Is one of the most effective and safe UV filters also safe in its nano form?
Titanium dioxide (TiO2) is a white pigment, for example used in white paint (similar to Zinc Oxide, ZnO), that is used as UV filter. It has a stronger protection against UVB, and therefore sunburn, than ZnO but does not cover quite as broadly against UVA radiation. Similar to ZnO, TiO2 particles can leave white streaks on the skin when used in sunscreen. This problem can be solved by using TiO2 in its nano form.
Does SCCS consider titanium dioxide in its nanoform as an UV-filter safe for the consumers?
TiO2 does to not pose any risk of adverse effects in humans after application on healthy, intact or sunburnt skin. However, this opinion is based on the currently available scientific evidence which shows an overall lack of dermal absorption of TiO2 nanoparticles. If any new evidence emerges in the future to show that the TiO2 nanoparticles can penetrate skin the SCCS may consider revising this assessment.
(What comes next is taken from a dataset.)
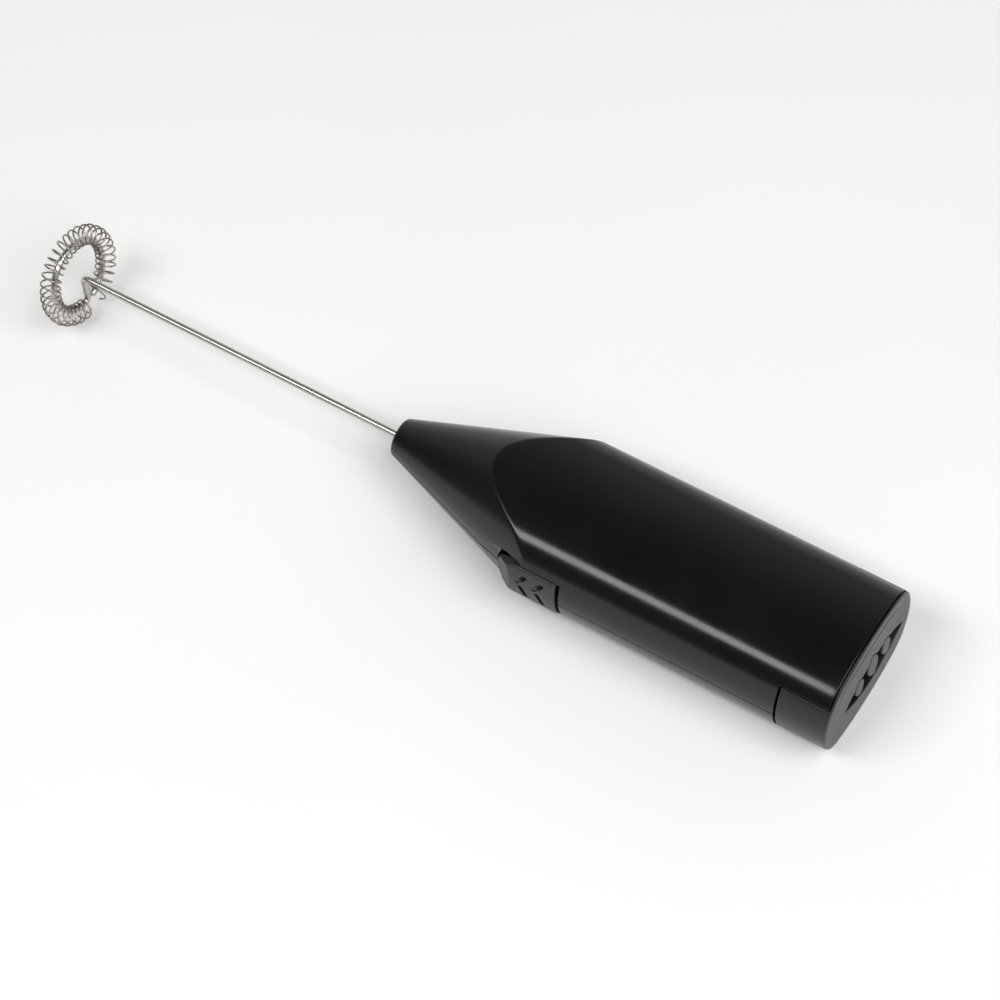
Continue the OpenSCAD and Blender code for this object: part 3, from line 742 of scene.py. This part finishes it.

However, breathing in nanoparticles can be toxic and lead to lung inflammation. Some tests suggest that this could also lead to cancer. The European Scientific Council for Consumer Safety advises not to use TiO2 nanoparticles in powders or sprayable products. There is also a very low risk for skin or eye irritation and skin sensitization. There is not sufficient information on reproductive toxicity, but some scientific evidence suggests that TiO2 nanomaterials, if they penetrate the skin, can cause damage to genetic material. However, such effects are unlikely when used in a cream.
Generally, Titanium Dioxide is considered one of the safest options for the environment and is also used in so-called reef-safe sunscreen. However, one recent study found that TiO2 (nano) harms plankton when it interacts with UV radiation.
In conclusion, nanoparticles of Titanium Dioxide are generally safe to use and a good choice for sunscreen. Reports that TiO2 is carcinogenic are true (both as nano and micro particles) but the general consensus that this is only an issue when inhaled. However, the interactions of TiO2 nanoparticles with aquatic life are still unclear and under investigation.